Thank you for the post. Two things about the code...

  1. rise does not need to be volatile. There is no harm in having it volatile but there is probably a small performance improvement removing volatile.

  2. In loop, gap should only be accessed with interrupts disabled.

noted. thanks for the tips!

my thought would be run loop for a while and gather "gap"s in a buffer. when the buffer is full, report the values and quit. that way you wouldn't risk missing as much stuff while you are printing "gap" and disabling interrupts.
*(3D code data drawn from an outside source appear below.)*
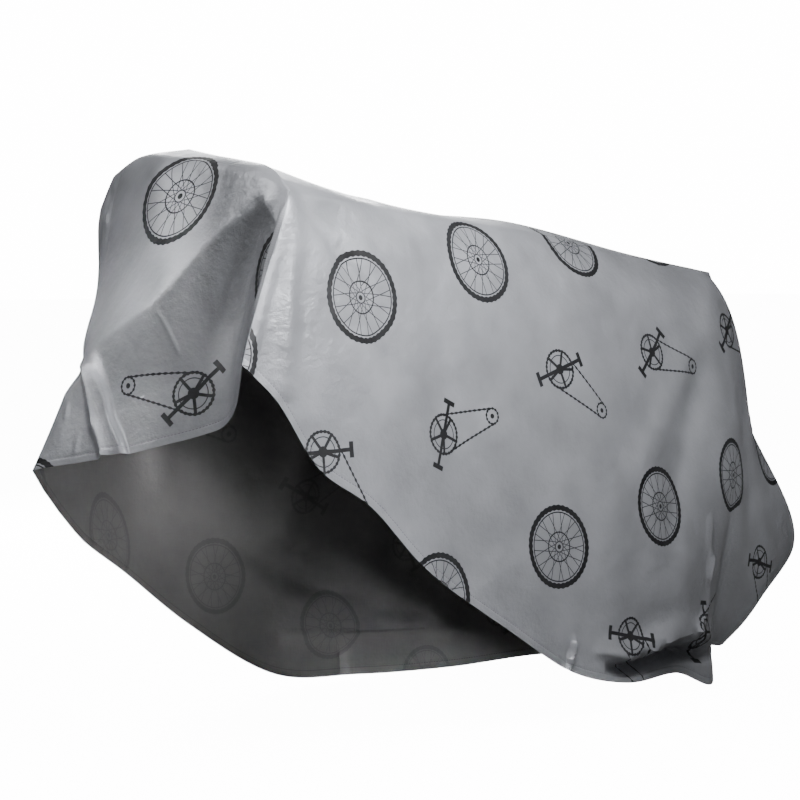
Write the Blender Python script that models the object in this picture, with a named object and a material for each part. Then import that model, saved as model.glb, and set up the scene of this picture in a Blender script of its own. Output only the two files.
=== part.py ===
"""Bicycle cover: one sheet of film, draped as a tent over handlebars and saddle and open below.

The sheet is a grid. A column runs from the ridge over a shoulder and down to the hem, and the columns
go once round the cover: down the near side, round the tail, along the far side and across the front.
"""

import bpy
import numpy as np

# Driving sizes, in metres. X runs from the front to the tail, Y from the near side to the far side.
FILM = 0.002  # thickness of the sheet
BASE_CENTRE = (0.1416, -0.0062, 0.0120)  # middle of the footprint on the ground, in the ribs' own frame
FIN_HEIGHT = 0.009  # the welded front edge stands out from the sheet by this much
NEAR_COLUMNS = 42  # columns along the near side, and as many along the far side
FRONT_COLUMNS = 24
ROWS = (4, 7, 10, 5)  # rows from ridge to shoulder, to waist, to sill and to hem
LEVEL_CREASE = (0, 0.35, 0, 0, 0)  # how sharply the sheet bends at ridge, shoulder, waist, sill and hem
FOLD_STEPS = 9  # places along a fold's line that its distances are measured to
FOLD_REACH = 0.12  # a fold moves only columns this near its own, so the wall opposite stays
FOLD_TAPER = 0.6  # a fold fades towards its ends as this power of a half sine
SOFT_FADE = 2.0  # a soft fold falls off sideways as exp(-SOFT_FADE x^2)
TENT_POWER = 1.3  # and a sharp one as (1 - x)^TENT_POWER
LAP_SQUEEZE = 0.2  # the steep side of a lap is this share of the fold's half width
MID_FOLD = 0.5  # a fold that reaches the hem keeps its full depth from here on
SHORTEST_CHORD = 1e-6  # keeps a chord between two equal points from dividing by zero
FIN_STEP = 0.004  # half the base of the welded edge on the near side, as `at`
FIN_STEP_FRONT = 0.012  # and on the front, where the columns stand closer in metres

# The ridge, from the middle of the handlebars back to the saddle.
RIDGE = (
    # x, y, z
    (-0.505, 0.06, 1.157),
    (-0.40, 0.02, 1.132),
    (-0.27, 0.00, 1.092),
    (-0.18, 0.00, 1.064),
    (0.27, 0.00, 1.020),
    (0.60, 0.00, 0.954),
    (0.838, 0.00, 0.915),
)

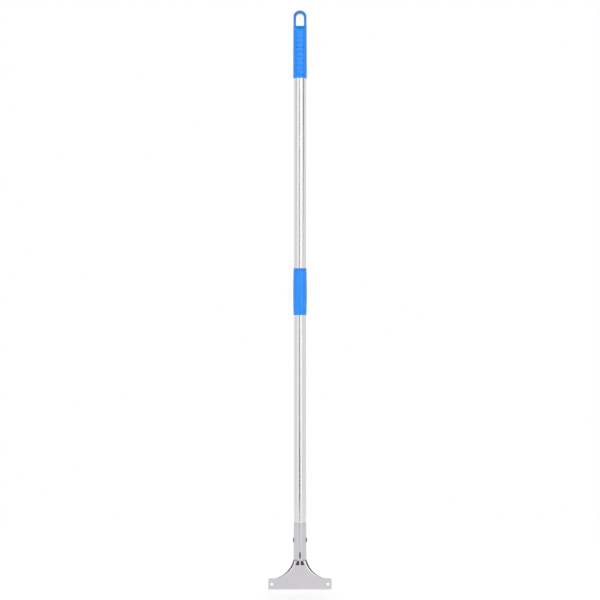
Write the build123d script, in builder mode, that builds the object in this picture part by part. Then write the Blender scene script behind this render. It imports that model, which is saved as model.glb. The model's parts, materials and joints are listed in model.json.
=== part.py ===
from build123d import *

import os
from math import atan2, cos, pi, sin, sqrt

# A long-handled steel scraper that hangs from the loop at its top.
# Millimetres. The origin is the middle of the working edge, +Z runs up the handle,
# and the front of the fan plate faces -Y.

# ---- driving dimensions -------------------------------------------------------------

OVERALL_LENGTH = 914.4

# fan plate
EDGE_WIDTH = 100.0
EAR_HEIGHT = 17.5
EAR_CORNER_RADIUS = 1.5
EAR_HOLE_SPACING = 88.7
EAR_HOLE_Z = 8.4
EAR_HOLE_RADIUS = 2.35
SHEET = 1.2
PLATE_FRONT_Y = -4.0
GRIND_HEIGHT = 3.0
GRIND_LAND = 0.5
SIDE_ARC_RADIUS = 37.0
SIDE_ARC_CENTRE_X = 46.9
SIDE_ARC_CENTRE_Z = 53.6
NECK_TOP_Z = 45.8
FLANGE_DEPTH = 8.2
FLANGE_FULL_Z = 42.0
FLANGE_REAR_TANGENTS = ((0.3, 1), (0.15, 1))
BEND_RADIUS = 0.9
TONGUE_WIDTH = 8.0
TONGUE_TOP_Z = 59.0
TONGUE_KEY_RADIUS = 2.0
TONGUE_KEY_Z = 53.5
WINDOW_TOP_Z = 45.0
WINDOW_BOTTOM_Z = 38.4
WINDOW_TOP_HALF_WIDTH = 4.6
WINDOW_BOTTOM_HALF_WIDTH = 7.0
WINDOW_CORNER_RADIUS = 0.7
WINDOW_BAR_WIDTH = 2.4

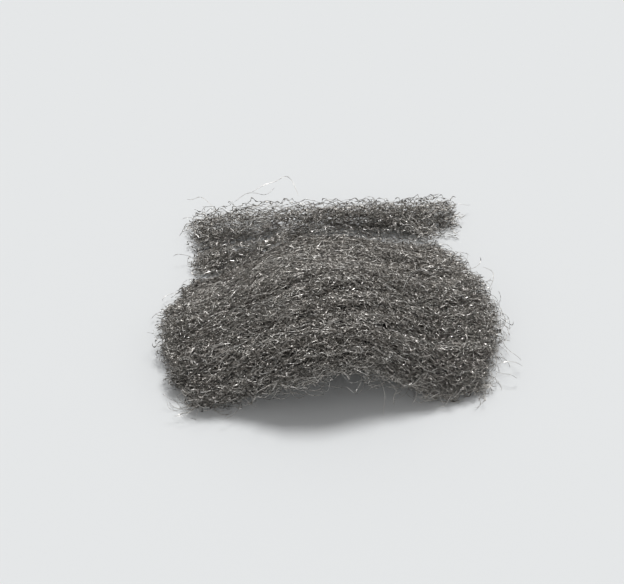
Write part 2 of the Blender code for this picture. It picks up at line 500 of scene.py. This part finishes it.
# The parted lock
# One lock has pulled away from the body along the back. Its strands fan out again towards the body at
# both ends, and a few still cross the slit between.
PARTED_INSET = 3.05 * MM
PARTED_HALF = 3.4 * MM
PARTED_SPLAY = 0.8
PARTED_SHIFT = 3 * MM
PARTED_REACH = 42.5 * MM
PARTED_BOW = 2.5 * MM
LEFT_FAN = (4 * MM, 22 * MM)
RIGHT_FAN = (22 * MM, 17 * MM)
FAN_GATHER = 0.65
GATHER_PACE = 3
LEFT_FAN_SHARE = 0.5
RIGHT_FAN_SHARE = 0.3
VEIL_SHARE = 0.05
LOCK_SPREAD = 0.55
LOOSE_SHARE = 0.22
LOOSE_SPREAD = 1.0
LOOSE_LIMIT = 1.5
LOOSE_RISE = 0.35
ARCH_SHARE = 0.5
ARCH_HEIGHT = 2.3 * MM
ARCH_LIMIT = 6 * MM
ARCH_MIDDLE = -15 * MM
ARCH_REACH = 19 * MM
ARCH_WAY = (0.75, 0.65)
LEFT_BUNDLES = (0.1, 0.6, 0.66, 1.05)
BUNDLE_SPREAD = 0.035
FAN_REACH = 1.05
FAN_TUFT_SPREAD = 0.6
FAN_TUFT_CUT = (0.6, 1)


def parted_lane(across, left_fan, right_fan, veil, x):
    """Where in Y a strand of the lock runs. Each share says how far it goes over to the body.

    The fans are its two ends, each given by where it starts and over what length it goes over, and the
    veil is its stretch along the slit.
    """
    from_middle = ((x - PARTED_SHIFT) / PARTED_REACH) ** 2
    lane = fleece_high.y - PARTED_INSET - PARTED_BOW * (1 - from_middle)
    left = (left_fan - veil) * smooth_step((LEFT_FAN[0] - x) / LEFT_FAN[1])
    right = (right_fan - veil) * smooth_step((x - RIGHT_FAN[0]) / RIGHT_FAN[1])
    over = veil + left + right
    gathered = 1 - FAN_GATHER * smooth_step(GATHER_PACE * over)
    spread = PARTED_HALF * (1 + PARTED_SPLAY * from_middle) * gathered
    return lane + across * spread + over * (body_back(x) - lane)


def left_bundle():
    """How far one of the left fan's bundles goes over to the body, with open wool between them."""
    return random.choice(LEFT_BUNDLES) + random.normal(0, BUNDLE_SPREAD)


def place_in_lock():
    """How far across and up the lock a strand lies: some are loose, and stand off the rest."""
    loose = random.random() < LOOSE_SHARE
    across = random.normal(0, LOOSE_SPREAD if loose else LOCK_SPREAD)
    return np.clip(across, -LOOSE_LIMIT, LOOSE_LIMIT), random.random() * (1 + LOOSE_RISE * loose)


def arched(line):
    """Lifts a strand out over the lock's back, where the lock is loosest."""
    height = min(random.exponential(ARCH_HEIGHT), ARCH_LIMIT) if random.random() < ARCH_SHARE else 0
    loosened = height * np.exp(-((line[:, 0] - ARCH_MIDDLE) / ARCH_REACH) ** 2)
    line[:, 1:] += loosened[:, None] * ARCH_WAY
    return line


def parted_strands(corner_budget):
    """Strands of the lock, drawn until the corners of all strands reach the budget."""
    made, used = [], 0
    while used < corner_budget:
        left_fan = left_bundle() if random.random() < LEFT_FAN_SHARE else 0
        right_fan = random.random() if random.random() < RIGHT_FAN_SHARE else 0
        veil = random.random() if random.random() < VEIL_SHARE else 0
        shares = (max(left_fan, veil), max(right_fan, veil), veil)
        across, height = place_in_lock()
        ends = cut_to_wool(partial(parted_lane, 0, *shares))
        width = random_width()
        line = lay_strand(partial(parted_lane, across, *shares), height, ends, width)
        if not left_fan:
            line = arched(line)
        made.append((strand_corners(line, width), random_tone()))
        used += len(line)
    return made


def fan_tufts(count, length, side, bundled):
    """Short strands that fill a fan between the lock and the body, at the left (-1) or right (1)."""
    made = []
    for _ in range(count):
        share = left_bundle() if bundled else random.uniform(0, FAN_REACH)
        shares = (share, 0, 0) if side < 0 else (0, share, 0)
        ends = cut_to_wool(partial(parted_lane, 0, *shares))
        lane = partial(parted_lane, random.normal(0, FAN_TUFT_SPREAD), *shares)
        part = (0, random.uniform(*FAN_TUFT_CUT) * length) if side < 0 else (-length, None)
        width = random_width()
        line = lay_strand(lane, random.random(), ends, width, part=part)
        made.append((strand_corners(line, width), random_tone()))
    return made


fans = fan_tufts(90, 24 * MM, side=-1, bundled=True)
fans += fan_tufts(120, 10 * MM, side=-1, bundled=False)
fans += fan_tufts(35, 18 * MM, side=1, bundled=False)
add_strands("parted_lock", parted_strands(corner_budget=34_000) + fans)


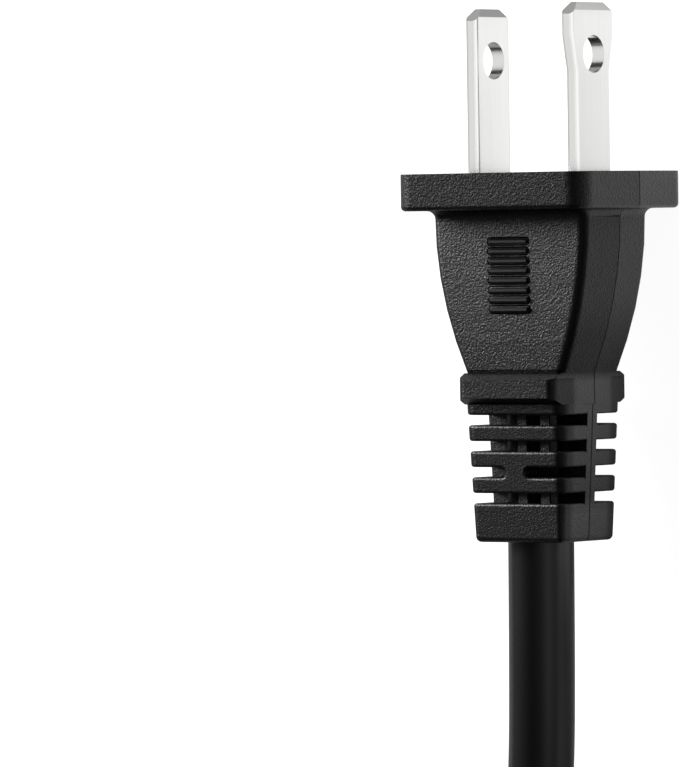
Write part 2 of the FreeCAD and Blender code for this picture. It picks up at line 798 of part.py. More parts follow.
def make_all():
    line_blade = make_blade("line_blade", -1, wide=False)
    neutral_blade = make_blade("neutral_blade", 1, wide=True)
    blade_holder = merged("blade_holder", make_holder(), line_blade, neutral_blade)
    pieces = {"line_blade": line_blade, "neutral_blade": neutral_blade, "blade_holder": blade_holder}
    strip_start = s.hank_near + s.fold_radius + s.cord_diameter * 1.5 + s.strip_length
    for name, side in (("line", -1), ("neutral", 1)):
        wire_start = s.tail_end + s.crimp_wall / 2
        label = f"{name}_conductor_plug_end"
        pieces[label] = make_wire(label, side, wire_start, s.conductor_diameter)
        label = f"{name}_insulation_plug_end"
        pieces[label] = make_wire(label, side, s.core_start, s.core_diameter, s.conductor_diameter)
        label = f"{name}_conductor_far_end"
        pieces[label] = make_far_core(label, side, strip_start, s.strip_length, s.conductor_diameter)
        label = f"{name}_insulation_far_end"
        covered = s.strip_length - s.bare_length
        pieces[label] = make_far_core(label, side, strip_start, covered, s.core_diameter, s.conductor_diameter)
    pieces["cord_jacket"] = make_cord()
    inside = [piece for label, piece in pieces.items() if not label.endswith("far_end")]
    pieces["plug_body"] = make_moulding(*inside)
    pieces["cord_hank"] = make_hank()
    for name, side in (("left", -1), ("right", 1)):
        pieces[f"hank_tie_{name}"] = make_tie(f"hank_tie_{name}", side)
    return pieces


def write(pieces):
    for thing in doc.Objects:
        if "Invalid" in thing.State or "Error" in thing.State:
            raise ValueError(f"{thing.Label} couldn't be made: {thing.State}")
    for label, piece in pieces.items():
        if piece.Shape.isNull() or not piece.Shape.isValid():
            raise ValueError(f"{label} has no sound shape")
    os.makedirs("parts", exist_ok=True)
    for label, piece in pieces.items():
        piece.Shape.exportStep(f"parts/{label}.step")
        print(f"{label}: {len(piece.Shape.Solids)} solid, {piece.Shape.Volume:.1f} cubic mm")


made = make_all()
doc.recompute()
write(made)
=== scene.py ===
import json
import math
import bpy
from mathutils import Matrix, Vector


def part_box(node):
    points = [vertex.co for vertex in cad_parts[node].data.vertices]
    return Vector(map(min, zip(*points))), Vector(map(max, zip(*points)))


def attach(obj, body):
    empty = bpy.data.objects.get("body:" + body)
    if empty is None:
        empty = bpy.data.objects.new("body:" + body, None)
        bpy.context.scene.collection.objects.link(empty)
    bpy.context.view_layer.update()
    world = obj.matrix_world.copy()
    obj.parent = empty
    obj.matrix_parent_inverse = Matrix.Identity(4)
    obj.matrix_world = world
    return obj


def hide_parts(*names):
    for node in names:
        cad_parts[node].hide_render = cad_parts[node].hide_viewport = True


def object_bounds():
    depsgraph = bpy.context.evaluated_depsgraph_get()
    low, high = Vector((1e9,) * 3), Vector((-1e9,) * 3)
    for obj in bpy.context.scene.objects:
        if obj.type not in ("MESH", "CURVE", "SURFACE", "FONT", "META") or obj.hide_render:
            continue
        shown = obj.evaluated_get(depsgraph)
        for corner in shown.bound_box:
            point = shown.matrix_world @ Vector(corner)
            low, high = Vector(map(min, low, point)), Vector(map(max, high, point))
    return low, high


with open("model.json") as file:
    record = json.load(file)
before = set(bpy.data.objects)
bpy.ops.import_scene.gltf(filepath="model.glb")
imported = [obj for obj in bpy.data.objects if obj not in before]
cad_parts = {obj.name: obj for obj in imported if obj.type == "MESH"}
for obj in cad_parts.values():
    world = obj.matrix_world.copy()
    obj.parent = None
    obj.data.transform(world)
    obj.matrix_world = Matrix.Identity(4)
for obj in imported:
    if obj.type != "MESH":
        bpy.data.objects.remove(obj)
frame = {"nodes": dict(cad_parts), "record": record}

from types import SimpleNamespace

import bmesh
import bpy
from mathutils import Matrix, Vector

# A moulded two-blade plug on a round cord, lying on the back edge of its flange. Lengths are in
# metres. X runs across the blades, Y along them and away from the cord, and Z up out of the ridged
# front.

MM = 0.001
CAD_BOX = [list(corner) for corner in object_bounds()]
NODES = frame["nodes"]
FLOOR_Z = CAD_BOX[0][2]

# The cord and its folds, as in the part.
CORD_DIAMETER = 7.0 * MM
CORD_EXIT = (-0.4 * MM, -38.8 * MM, 0)
# The points of the part's own route in millimetres, from inside the strain relief to the hank.
LEAD_ROUTE = (
    (-0.4, -24, 0),
    (-0.4, -46, 0),
    (-2.9, -70, -2.9),
    (-9.1, -91.7, -5.55),
    (-9.1, -105.7, -5.55),
)
HANK_MIDDLE_X = 18.9 * MM
NEAR_BEND_Y = -125.5 * MM
FAR_BEND_Y = -172.5 * MM
OUTER_TURN = 28.0 * MM
INNER_TURN = 21.0 * MM
LOW_Z = -5.55 * MM
MIDDLE_Z = LOW_Z + CORD_DIAMETER
HIGH_Z = MIDDLE_Z + CORD_DIAMETER
JACKET_END_Y = -159.5 * MM
BEND_CORNERS = 6
SIDE_CORNERS = 3
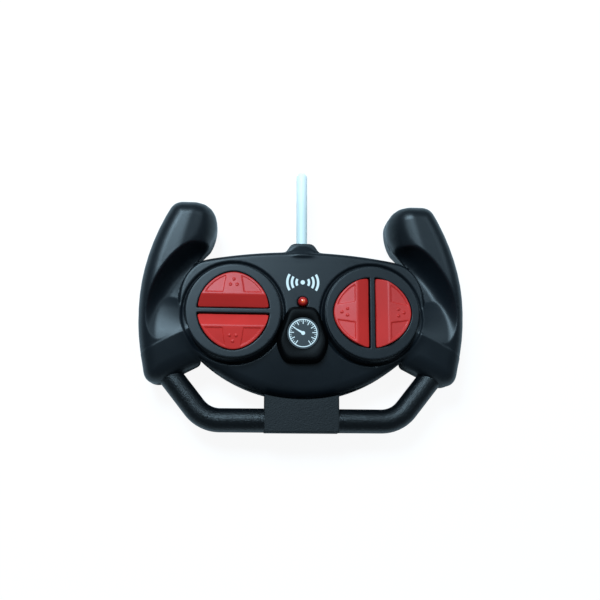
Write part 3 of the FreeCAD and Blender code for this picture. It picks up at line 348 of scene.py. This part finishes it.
def antenna_plastic():
    """Milky bluish plastic of the antenna, paler towards its tip."""
    paint = Paint("antenna_plastic")
    _, y, _ = paint.axes()
    cloud = paint.noise(90, 3)
    base = paint.blend(y.fade(52, 80), (0.80, 0.84, 0.80), (0.99, 0.99, 0.97))
    return paint.surface(Base_Color=base, Roughness=0.45 + cloud * 0.1, IOR=1.5,
                         Normal=paint.relief(paint.noise(3000, 2), 0.000006))


def printed_case():
    """Case plastic with a white radio-wave sign above the lamp: a dot between three pairs of arcs."""
    paint = Paint("printed_case_plastic")
    x, y, z = paint.axes()
    sign_y = SIGN_Y
    away, dot = circle_mask(x, y - sign_y, 1.15, 0.08)
    level = (y - sign_y).math("ABSOLUTE") - x.math("ABSOLUTE") * 0.62
    sector = level.fade(0.08, -0.08)
    arcs = dot
    for radius in (3.3, 5.7, 8.1):
        arcs = arcs.math("MAXIMUM", near(away, radius, 0.62, 0.08) * sector)
    ink = arcs * (z > 24)
    cloud = paint.noise(28, 3)
    fine = paint.noise(5200, 2, 0.6)
    rubbed = paint.noise(160, 4, 0.65).fade(0.52, 0.75)
    plain = paint.blend(cloud.fade(0.3, 0.7), tint(CASE_BLACK, 0.88), tint(CASE_BLACK, 1.12))
    base = paint.blend(ink * (fine * 0.2 + 0.8), plain, PRINT_WHITE)
    rough = cloud * 0.08 + fine * 0.06 + rubbed * -0.05 + 0.32
    return paint.surface(Base_Color=base, Roughness=rough, IOR=1.4,
                         Normal=paint.relief(fine, 0.000012, paint.soften(0.0006)))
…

I guess in the code I posted, you would do

cli();//disable interrupts
uint32_t printgap = gap;
sei();//enable interrupts
Serial.print(printgap);

Exactly.

Or you could use the Arduino predefined way:

noInterrupts(); //disable interrupts
uint32_t printgap = gap;
interrupts(); //enable interrupts
Serial.print(printgap);

Lefty

Hey guys,
Alejandro, thx for the code and explanation, i'm integrating it in a school project, just one question, can your code be addapted for pulses from HALL sensors?, and measure the time between pulses?